O, never was seen so strange a guard:
About the footsore travellers they in lovely circles moved, till day,
Until the baby awakened, while Joseph trudged and Mary rode.
Such lullaby be all men's, sleep well, thou child of God.

I searched far and wide through YouTube for this song which I have in front of me in The Oxford Book of Carols, but it's not under "Band of Children", "Laissez paître vos bêtes" nor any combination of the lyrics or its author that I've tried. I did have limited success in finding an Advent version of the carol, Venez, divin Messie. The tune is not quite right, but it might give you a faint idea: Now, it occurs to me that this does give the rather spooky impression that it's the spirits of all those slaughtered children circling and protecting baby Jesus, but there it is.

And if the Holy Innocents sing, how about if they dance? About a week before Christmas, my Friend of the Right Hand sent a video link which I did not open. (It was, I repeat, the week before Christmas.) Yesterday, I finally got around to it and was at first bewildered. It's a video with a bunch of comments posted beneath, a recent one from a woman who lost her soldier son in Iraq and says she was able to sleep through the night for the first time. What the dickens? I started playing it. A tall, teddy-bear kind of guy gives directions to whoever is holding the camcorder and begins a strange loping short of dance in the middle of a Mumbai street. The background changes; he's doing the same odd dance in various places around the world, in the desert, on a beach, in a market. Then, oh my God, the music builds and he's not alone. And to my utter astonishment, I burst into tears. I now know this has received a great deal of media attention, but it was new to me and if it's new to you, I beg you to watch it. I'll wait....
Where the Hell is Matt? (2008) from Matthew Harding on Vimeo. So tell me, am I a blubbering sentimental idiot? My favourite bits are his stately variation with the Indian dancers in Gurgaon and the poignant lonely little dance in the demilitarized zone in Korea. And of course, the dances in the three largest Canadian cities: Toronto, Vancouver, and Montreal. (Toronto is not labeled, but they're the first group that rushes in to join Matt. And yes, it does rain that hard in Montreal. Ottawa is a two-hour drive west; a downpour will fill your shoes in seconds.)

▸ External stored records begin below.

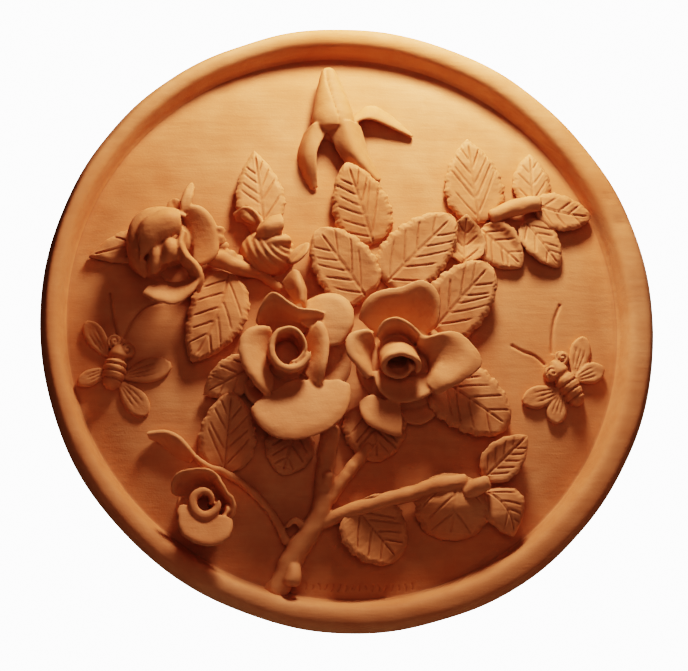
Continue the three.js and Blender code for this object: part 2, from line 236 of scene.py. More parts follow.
def tube(route, radii, rough=0.0, seed=0):
    """A strand of clay along a route of points, with rounded ends."""
    route = np.asarray(route, float)
    length = np.linalg.norm(np.diff(route, axis=0), axis=1).sum()
    share = np.linspace(0, 1, max(6, int(length / STEM_STEP)))
    centres = stations(route, share)
    ahead = np.gradient(centres, axis=0)
    ahead /= np.linalg.norm(ahead, axis=1, keepdims=True)
    side = np.cross(ahead, [0.0, -1.0, 0.0])
    side /= np.maximum(np.linalg.norm(side, axis=1, keepdims=True), 1e-6)
    other = np.cross(side, ahead)
    radius = stations(radii, share)
    from_end = np.minimum(share, 1 - share) * length
    radius = radius * np.sqrt(1 - (1 - np.clip(from_end / 2.5 + 0.25, 0, 1)) ** 2)
    around = np.linspace(0, 2 * math.pi, STEM_SIDES, endpoint=False)
    spread = side[:, None] * np.cos(around)[:, None] + other[:, None] * np.sin(around)[:, None]
    rings = centres[:, None] + spread * radius[:, None, None]
    rings = rings + spread * (rough * unevenness(rings, 9, seed))[..., None]
    return closed_rings(rings)


# Leaves

def leaf_outline(along, widest=0.38, point=0.7):
    """A leaf's width along its length: round at the base, pointed at the tip."""
    inside = np.clip(along, 0.012, 0.994)
    rounding = point * widest / (1 - widest)
    return (inside / widest) ** rounding * ((1 - inside) / (1 - widest)) ** point


def leaf_frame(base, tip):
    """A leaf's length, the direction it grows in and the direction to its right."""
    run = np.subtract(tip, base).astype(float)
    length = np.hypot(*run)
    ahead = run / length
    return length, ahead, np.array([ahead[1], -ahead[0]])


def beside(base, ahead, right, run, side):
    """Places some way ahead of a base and some way to its right."""
    return base[0] + ahead[0] * run + right[0] * side, base[1] + ahead[1] * run + right[1] * side


def underside(front, ground, to_margin, wall, thin, sunk):
    """How far out the back of a pad is: a wall behind its front up to thin from its margin, which leaves it
    undercut, and down in the field from sunk onwards."""
    under = smooth(thin, sunk, to_margin)
    back_out = (1 - under) * (-front[..., 1] - wall) + under * (ground - BURIED)
    return np.maximum(back_out, ground - BURIED)


def groove(distance, half_width, depth):
    """A cut pressed into clay, with a slight burr along both sides."""
    cut = np.exp(-((distance / half_width) ** 2))
    burr = np.exp(-(((np.abs(distance) - 1.9 * half_width) / (0.7 * half_width)) ** 2))
    return depth * (0.16 * burr - cut)


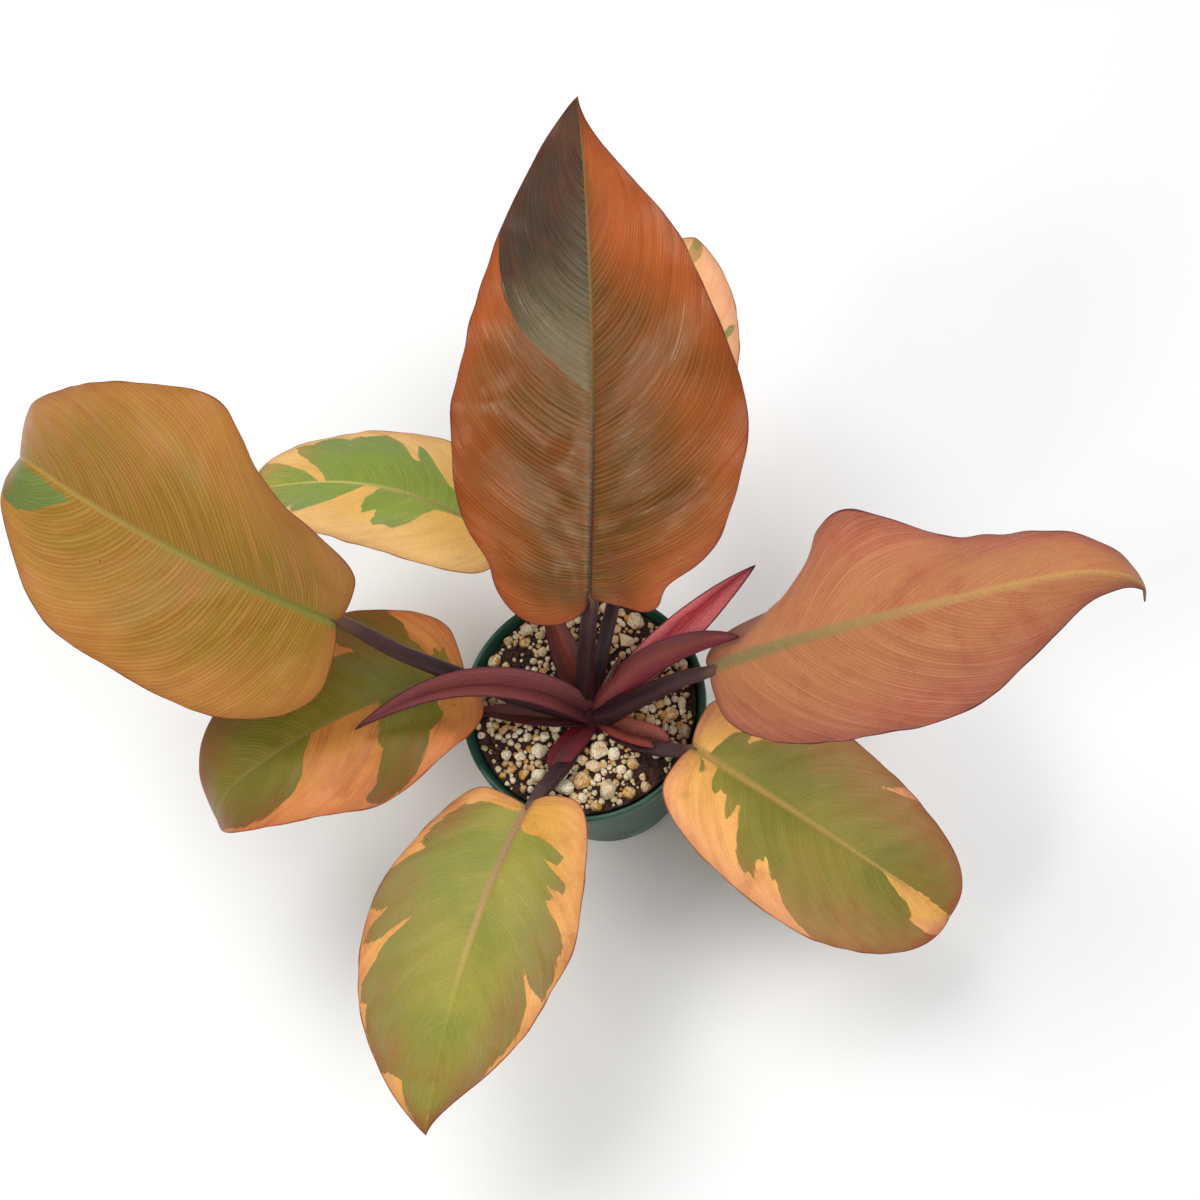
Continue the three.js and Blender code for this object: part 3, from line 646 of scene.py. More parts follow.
def make_mesh(name, points, faces, materials, slots=None, values=None, maps=None):
    """A smooth piece from places in millimetres, with values for its points and maps for its corners."""
    mesh = bpy.data.meshes.new(name)
    corners = [tuple(int(i) for i in face) for face in faces]
    mesh.from_pydata([tuple(p) for p in np.asarray(points) * MM], [], corners)
    for material in materials:
        mesh.materials.append(material)
    if slots is not None:
        mesh.polygons.foreach_set("material_index", slots)
    for key, value in (values or {}).items():
        mesh.attributes.new(key, "FLOAT", "POINT").data.foreach_set("value", np.asarray(value, np.float32))
    for key, corner in (maps or {}).items():
        mesh.uv_layers.new(name=key).data.foreach_set("uv", np.asarray(corner, np.float32).ravel())
    mesh.polygons.foreach_set("use_smooth", [True] * len(mesh.polygons))
    mesh.update()
    return shown(name, mesh)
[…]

Matt Harding apparently used to design computer games, got put off by the violence, and set off to travel the world. Somewhere in there, he got funding from Cadbury's, and the rest is internet history. Dance well, thou children of God.


Vanessa said...

OK. Now I'm all weepy, too! It struck me how some journeys were all warm and friendly, and others far lonelier. And this bear of a man keeps on dancing. I think that's my 2009 motto.

Happy New Year, P!

Persephone said...

Did you feel an extra surge of joy when the Philippines came up? I felt so happy to see Vancouver, Montreal and Toronto, as well as all places where I have friends, family, and former students.

Happy New Year, yourself, with plenty of warm and friendly journeys! Will you be searching out Jaywalker in Brussels?

mapleservo said...

5 years late, but I stumbled across this post tonight while searching for the name of the carol mentioned in the first paragraph. The Band of Children! THAT'S IT! (he exclaimed in his best Lucy Van Pelt voice.)

I first heard this carol during one of those strange gem-like Christmas specials which my wife asked me to watch tonight, and which she also remembers fondly from her wee years.

The name of the special is "The Christmas Messenger" and it features Richard Chamberlain in the title role. We watched a version of it on youtube - definitely not a high definition experience but memories filled in what the pixels lacked.

You can find it in 3 parts here... (this carol is in the second part)

Apologies if this is now old news, but I'm grateful to you for helping me solve a mystery. I hope I returned the favour. :)

Persephone said...

Oh golly, mapleservo, you so very did! I had forgotten about Richard Chamberlain, in fact, I only vaguely remembered the other carols -- it was The Band of Children that spellbound me and watching it again after all these years, I got a little tearful. Thank you so much and Merry Christmas to you and yours!

mapleservo said...

It's a Christmas miracle! Glad we could help, Persephone.

I'm not sure if I saw the special when I was younger, but I'm taken by the quiet comfort of the thing. The Band of Children was a standout for us as well.

It looks like it may be available legitimately online through a company called Pyramid Media. I might take a chance and order a copy.

BTW, as a recent Whovian (Did you see the docudrama "An Adventure in Space and Time?") and a long-time Vince Guaraldi fan, I've really enjoyed your recent posts. I may have to stay and lurk a while.

Thanks again, and the best of the season to you and yours as well.

Persephone said...

You're always welcome to visit, mapleservo! Yes, I did see AiSaT, but it's my husband (who ain't called the Resident Fan Boy fer nuthin') who is the Classic Whovian. He really enjoyed it. I'm more into New Who.